Microservices Code Structure

Once all the requirements are sorted and one begins to implement each service, it needs to be considered how the code should be written for each service. There are generally two ways to write a complete microservices system.

1. Standard Structure: In this, the services are written in completely different repositories. This mode of writing code allows more efficient collaboration for complex systems of services as teams can be assigned to one service without worrying about affecting others. This makes it easy to test and deploy the services. However, managing multiple repositories can become complex, and coordinating changes across multiple repositories can be challenging and the common code gets repeated in each service. The common code can be written and used by making it an importable package.
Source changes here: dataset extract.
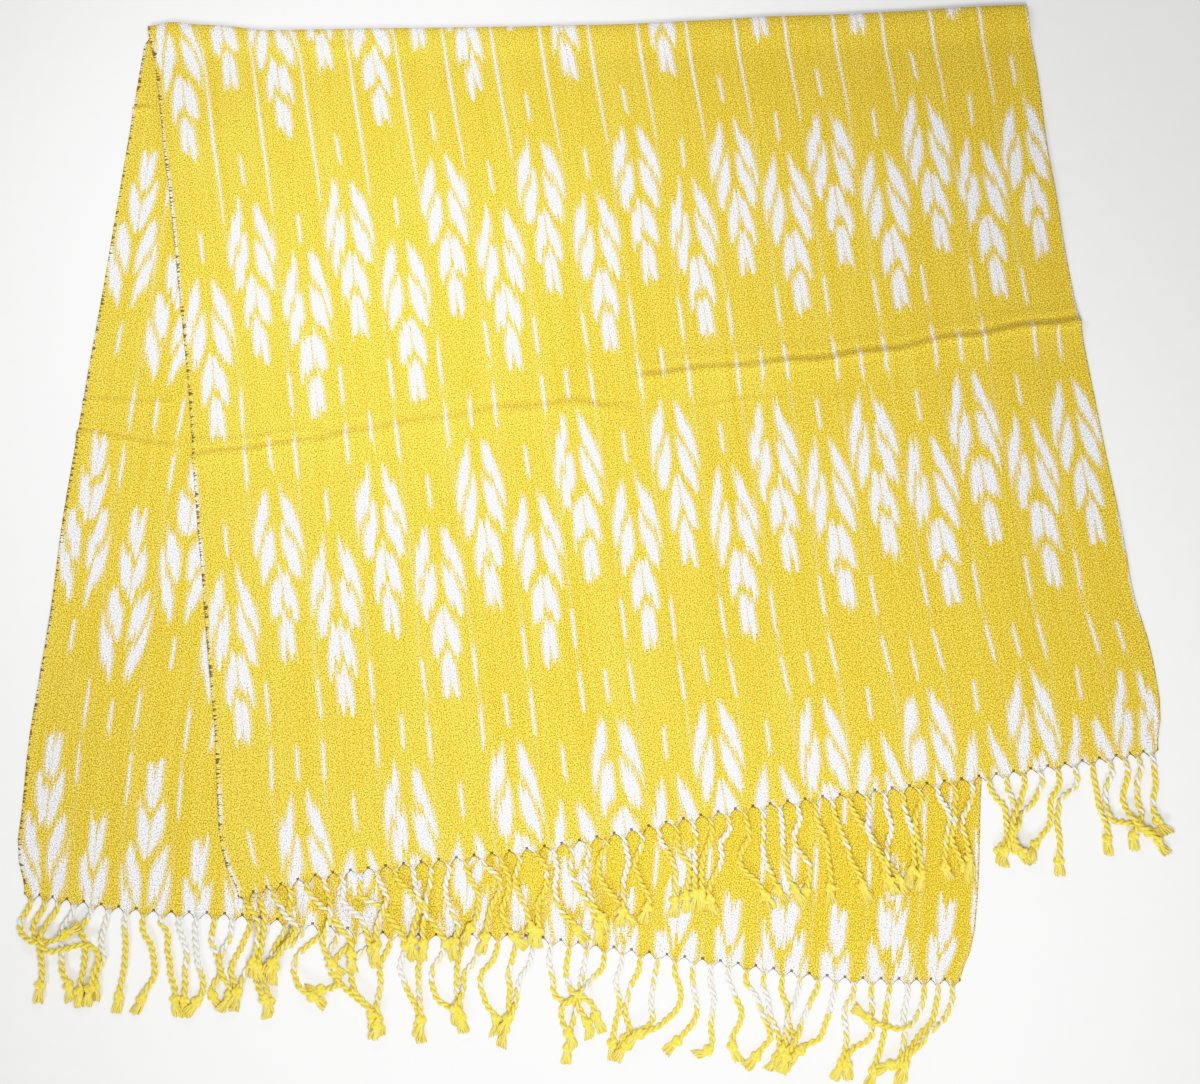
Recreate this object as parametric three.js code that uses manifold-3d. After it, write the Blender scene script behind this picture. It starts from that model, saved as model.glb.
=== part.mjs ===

For example, in node js, the common code can be written and used as an npm package to be used in all services.
2. Monorepo Structure: As the name implies, complete code for all services lives in the same repository with a sharable codebase and dependencies. But it does make it more difficult to work independently on each service as it may affect other services’ code base. One needs to be careful and needs to test other services for any breaking changes.

Conclusion

Microservices are the logical response to the shortcomings of monolithic applications in a time of frequent functionality change and constant operational churn. A microservices architecture allows much greater application flexibility and performance, but it's complex.?

In this article, we dived deep into the world of microservices. Though it was much brief overview. There are more than enough concepts in microservices that people have written a whole series of books on it. These concepts can be implemented to ensure a resilient, robust and scalable microservices system.